Kahului's Dairy Road runs parallel to the highway and has long served as the city's practical dining spine. Alongside Las Pinatas of Maui, the street and its immediate surrounds hold Amigo's, which competes in a similar Latin lane, and Bistro Casanova, which pulls toward a Mediterranean register. Further into the city's dining orbit, Brigit & Bernard's Garden Cafe and Fuego Argentinean Steakhouse extend the non-Pacific options available to Kahului diners. The presence of multiple Latin or Latin-adjacent kitchens in a city this size signals genuine demand rather than novelty , enough of Maui's population and workforce wants this kind of food regularly to sustain more than one operator in the category.

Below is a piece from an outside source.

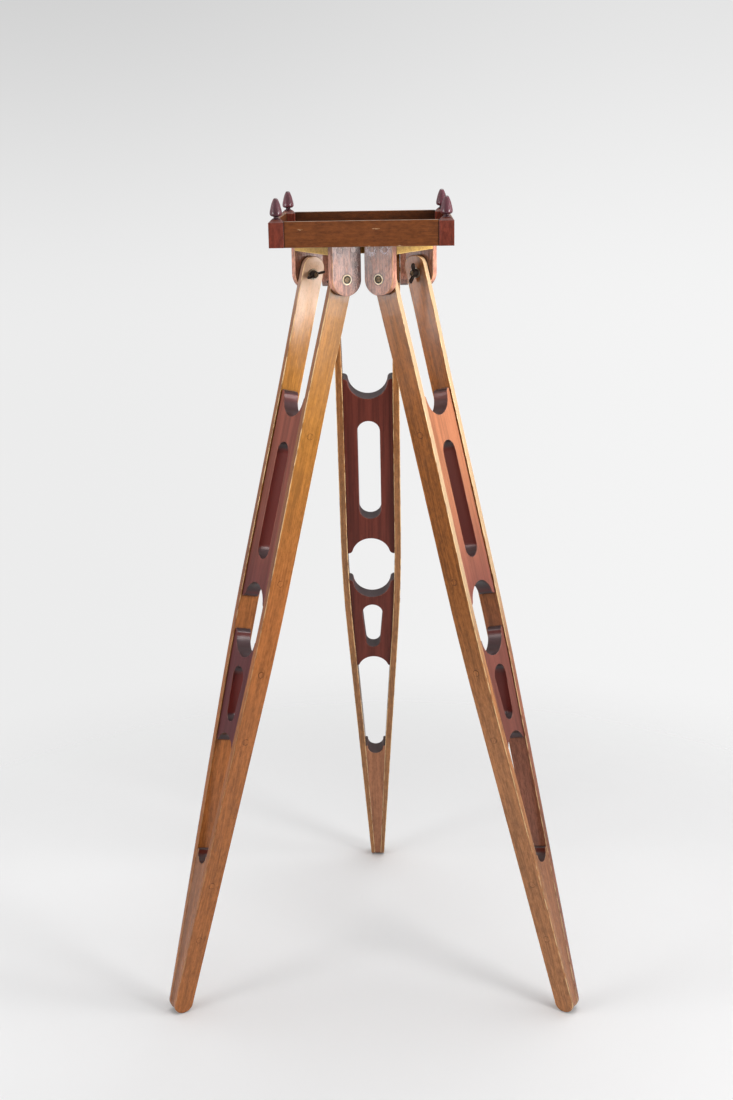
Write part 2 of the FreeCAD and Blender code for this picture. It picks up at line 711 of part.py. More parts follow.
def wing_nut():
    """Wing nut with its base on the XY plane and its bore up Z; the wings spread along X."""
    bore = PIVOT_SCREW_RADIUS + RUNNING_GAP
    profile = [
        V(bore, 0, 0),
        V(NUT_BASE_RADIUS, 0, 0),
        V(NUT_BASE_RADIUS, 0, NUT_FLANGE),
        V(NUT_TOP_RADIUS, 0, NUT_HEIGHT - NUT_TOP_BEVEL),
        V(NUT_TOP_RADIUS - NUT_TOP_BEVEL, 0, NUT_HEIGHT),
        V(bore, 0, NUT_HEIGHT),
    ]
    hub = Part.Face(polygon(profile)).revolve(V(0, 0, 0), Z_AXIS, 360).Solids[0]
    half = WING_THICK / 2
    lobe = (WING_REACH, NUT_HEIGHT + WING_RISE)
    root_r = NUT_TOP_RADIUS - WING_ROOT
    low = (root_r, WING_MARGIN)
    high = (root_r, NUT_HEIGHT - WING_MARGIN)
    low_touch = tangent_point(low, lobe, WING_LOBE_RADIUS, 1)
    high_touch = tangent_point(high, lobe, WING_LOBE_RADIUS, -1)
    low_turn = math.atan2(low_touch[1] - lobe[1], low_touch[0] - lobe[0])
    high_turn = math.atan2(high_touch[1] - lobe[1], high_touch[0] - lobe[0])
    middle_turn = (low_turn + high_turn) / 2
    far_x = lobe[0] + WING_LOBE_RADIUS * math.cos(middle_turn)
    far_z = lobe[1] + WING_LOBE_RADIUS * math.sin(middle_turn)

    def at(point):
        return V(point[0], -half, point[1])

    edges = [
        Part.makeLine(at(low), at(low_touch)),
        arc(at(low_touch), at((far_x, far_z)), at(high_touch)),
        Part.makeLine(at(high_touch), at(high)),
        Part.makeLine(at(high), at(low)),
    ]
    wing = Part.Face(Part.Wire(edges)).extrude(V(0, WING_THICK, 0))

    def on_outline(p):
        return abs(abs(p.y) - half) < TOUCH and p.x > root_r + TOUCH

    wing = soften(wing, SOFT, on_outline, True)
    return one_solid(hub.fuse([wing, mirrored_x(wing)]))


def place_wing_nut(nut, side, turn, spin):
    """Set a wing nut on the screw of one side; its top points to the middle of the leg."""
    nut = turned(turned(nut, spin), -90 * side, Y_AXIS)
    return turned(moved(nut, side * NUT_BASE, PIVOT_RADIAL, PIVOT_Z), turn)


def build_head():
    export("head_block", head_block())
    plate = cheek()
    nut = wing_nut()
    side_pieces = {
        "cheek_screws": [cheek_screw(place) for place in cheek_screw_places()],
        "cheek_plugs": [wooden_plug(place, -X_AXIS) for place in cheek_screw_places()],
        "cup_washers": [cup_washer()],
        "pivot_screws": [pivot_screw()],
        "pivot_washers": [pivot_washer()],
    }
    groups = {name: [] for name in side_pieces}
    groups["tray_screws"] = []
    for leg, (turn, sides) in LEGS.items():
        for side, side_name in sides.items():
            label = leg + "_" + side_name
            shape = plate if side > 0 else mirrored_x(plate)
            export("cheek_" + label, turned(shape, turn))
            export("wing_nut_" + label, place_wing_nut(nut, side, turn, NUT_TURNS[label]))
            for name, pieces in side_pieces.items():
                for piece in pieces:
                    handed = piece if side > 0 else mirrored_x(piece)
                    groups[name].append(turned(handed, turn))
        for radius in TRAY_SCREW_RADII:
            groups["tray_screws"].append(turned(tray_screw(radius), turn))
    for name, pieces in groups.items():
        export(name, group(pieces))


def gallery_rail():
    """The gallery's front rail, with a stub tenon at each end."""
    half = TRAY_SIDE / 2
    outer_y = -(half - GALLERY_SET_BACK)
    span = half - POST_SIDE
    top = TRAY_BOTTOM + GALLERY_HEIGHT
    board = box((-span, outer_y, TRAY_BOTTOM), (span, outer_y + GALLERY_THICK, top))

    def on_long_edge(p):
        return abs(p.x) < span - CLEAR

    board = soften(board, SOFT, on_long_edge, True)
    middle_y = outer_y + GALLERY_THICK / 2
    tenon_half = TENON_THICK / 2
    low = (-span - TENON_LENGTH, middle_y - tenon_half, TRAY_BOTTOM + TENON_SHOULDER)
    high = (span + TENON_LENGTH, middle_y + tenon_half, top - TENON_SHOULDER)
    return one_solid(board.fuse(box(low, high)))


def corner_post(gallery):
    """The front-left post: a square block with chamfered top and mortises for two gallery rails."""
    half = TRAY_SIDE / 2
    low = (-half, -half, TRAY_BOTTOM)
    high = (-half + POST_SIDE, -half + POST_SIDE, TRAY_BOTTOM + POST_HEIGHT)
    post = box(low, high)
    post = soften(post, POST_CHAMFER, lambda p: p.z > high[2] - TOUCH)

    def on_upright_edge(p):
        return TRAY_BOTTOM + CLEAR < p.z < high[2] - POST_CHAMFER - CLEAR

    post = soften(post, SOFT, on_upright_edge, True)
    centre = V(-half + POST_SIDE / 2, -half + POST_SIDE / 2, high[2])
    post = post.cut(rod(FINIAL_PEG_RADIUS, centre, -Z_AXIS, FINIAL_PEG_LENGTH))
    post = post.cut(gallery)
    return one_solid(post.cut(turned(gallery, -90)))


def finial():
    """Turned acorn: a small flared foot, a thin neck and a body widest near its base."""
    inset = TRAY_SIDE / 2 - POST_SIDE / 2

    def at(radius, z):
        return V(radius, 0, z)

    peg_end = at(FINIAL_PEG_RADIUS, -FINIAL_PEG_LENGTH)
    peg_root = at(FINIAL_PEG_RADIUS, 0)
    foot_low = at(FINIAL_FOOT_RADIUS - SOFT, 0)
    foot_high = at(FINIAL_FOOT_RADIUS - SOFT, FINIAL_FOOT_HEIGHT)
    neck = at(FINIAL_NECK_RADIUS, FINIAL_NECK_HEIGHT)
    cup = at(*FINIAL_CUP)
    rim = at(FINIAL_RADIUS, FINIAL_RIM_HEIGHT)
    tip = at(0, FINIAL_HEIGHT)
    under_rim = (rim + cup) * 0.5 + at(1.3, -0.9)
    edges = [
        Part.makeLine(at(0, -FINIAL_PEG_LENGTH), peg_end),
        Part.makeLine(peg_end, peg_root),
        Part.makeLine(peg_root, foot_low),
        arc(foot_low, at(FINIAL_FOOT_RADIUS, FINIAL_FOOT_HEIGHT / 2), foot_high),
        arc(foot_high, (foot_high + neck) * 0.5 + at(-0.5, -0.4), neck),
        arc(neck, (neck + cup) * 0.5 + at(-0.3, 0.2), cup),
        arc(cup, under_rim, rim),
    ]
    body = Part.BSplineCurve()
    body.interpolate(
        Points=[rim] + [at(*place) for place in FINIAL_BODY] + [tip],
        InitialTangent=V(0, 0, 1),
        FinalTangent=V(-1, 0, 0),
    )
    edges.append(body.toShape())
    edges.append(Part.makeLine(tip, at(0, -FINIAL_PEG_LENGTH)))
    turning = Part.Face(Part.Wire(edges)).revolve(V(0, 0, 0), Z_AXIS, 360).Solids[0]
    return moved(turning, -inset, -inset, TRAY_BOTTOM + POST_HEIGHT)


def tray_floor():
    """Floor board fitted inside the gallery, its corners notched round the posts."""
    wide = TRAY_SIDE / 2 - GALLERY_SET_BACK - GALLERY_THICK - FLOOR_GAP
    narrow = TRAY_SIDE / 2 - POST_SIDE - FLOOR_GAP
    board = box((-wide, -narrow, TRAY_BOTTOM), (wide, narrow, 0))
    board = one_solid(board.fuse(box((-narrow, -wide, TRAY_BOTTOM), (narrow, wide, 0))))
    holes = []
    for turn, _ in LEGS.values():
        for radius in TRAY_SCREW_RADII:
            holes.append(turned(tray_screw_blank(radius), turn))
    return one_solid(board.cut(holes))


def build_tray():
    export("tray_floor", tray_floor())
    front = gallery_rail()
    post = corner_post(front)
    acorn = finial()
    for i, name in enumerate(("front", "right", "back", "left")):
        export("gallery_rail_" + name, turned(front, 90 * i))
    for i, name in enumerate(("front_left", "front_right", "back_right", "back_left")):
        export("corner_post_" + name, turned(post, 90 * i))
        export("finial_" + name, turned(acorn, 90 * i))


os.makedirs("parts", exist_ok=True)
build_tray()
build_head()
build_legs()
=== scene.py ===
import json
import math

import bpy
import bmesh
from mathutils import Matrix, Vector


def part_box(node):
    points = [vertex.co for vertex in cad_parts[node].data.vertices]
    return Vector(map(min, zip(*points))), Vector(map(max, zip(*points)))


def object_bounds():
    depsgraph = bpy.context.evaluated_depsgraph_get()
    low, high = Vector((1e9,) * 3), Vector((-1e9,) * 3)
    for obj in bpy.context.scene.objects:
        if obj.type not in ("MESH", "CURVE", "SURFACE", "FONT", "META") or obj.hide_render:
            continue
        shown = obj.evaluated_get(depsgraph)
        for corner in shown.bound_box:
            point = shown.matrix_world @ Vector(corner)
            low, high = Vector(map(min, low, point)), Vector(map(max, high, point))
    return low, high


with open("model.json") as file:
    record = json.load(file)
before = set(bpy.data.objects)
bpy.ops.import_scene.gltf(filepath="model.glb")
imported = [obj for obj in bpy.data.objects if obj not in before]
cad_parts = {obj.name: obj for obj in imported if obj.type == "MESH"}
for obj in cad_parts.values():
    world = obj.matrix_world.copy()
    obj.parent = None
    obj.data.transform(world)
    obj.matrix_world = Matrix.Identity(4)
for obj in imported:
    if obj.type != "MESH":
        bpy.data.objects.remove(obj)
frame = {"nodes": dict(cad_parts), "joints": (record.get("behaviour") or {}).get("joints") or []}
cad_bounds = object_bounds()

# Looks for the surveyor tripod: old varnished wood on every CAD piece, brass cups, blackened iron
# wing nuts, a pale studio floor, soft lights and the camera. Metres, in the CAD's own frame.

MM = 0.001
SPLAY = math.radians(14.46)      # each leg's lean from the vertical at rest
UP = Vector((0, 0, 1))
FLOOR_Z = cad_bounds[0].z
CENTRE = Vector((0, 0, 0))

JOINTS = {joint["name"]: joint for joint in frame["joints"]}
LEGS = {                         # each leg's two sides, which name its rails, cheeks and wing nuts
    "rear": ("right", "left"),
    "left": ("back", "front"),
    "right": ("front", "back"),
}
CORNERS = ("front_left", "front_right", "back_right", "back_left")
RAYS = 6                         # rays for each look into a crevice or round an edge


def tint(red, green, blue):
    """A colour given as 0 to 255 display values, turned into the linear values that shaders use."""
    def linear(value):
        share = value / 255
        return share / 12.92 if share <= 0.04045 else ((share + 0.055) / 1.055) ** 2.4

    return (linear(red), linear(green), linear(blue), 1.0)


def shades(middle, spread):
    """Dark, middle and light versions of one colour."""
    versions = []
    for factor in (1 - spread, 1.0, 1 + spread):
        versions.append(tuple(min(1.0, part * factor) for part in middle[:3]) + (1.0,))
    return versions


# ---------------------------------------------------------------- shader node helpers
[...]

That competitive context matters when thinking about what Las Pinatas of Maui is doing and for whom. This is not a destination restaurant drawing visitors from the resort corridor for a special-occasion meal. It is a neighbourhood fixture serving a repeat clientele with food that is familiar, filling, and consistent. The standards that apply here are different from those that apply to, say, Single Thread Farm in Healdsburg or Blue Hill at Stone Barns in Tarrytown, where the entire proposition is built around sourcing transparency and tasting-menu precision. The value in a place like Las Pinatas comes from reliability and value-for-money in a market where both are harder to sustain than they appear.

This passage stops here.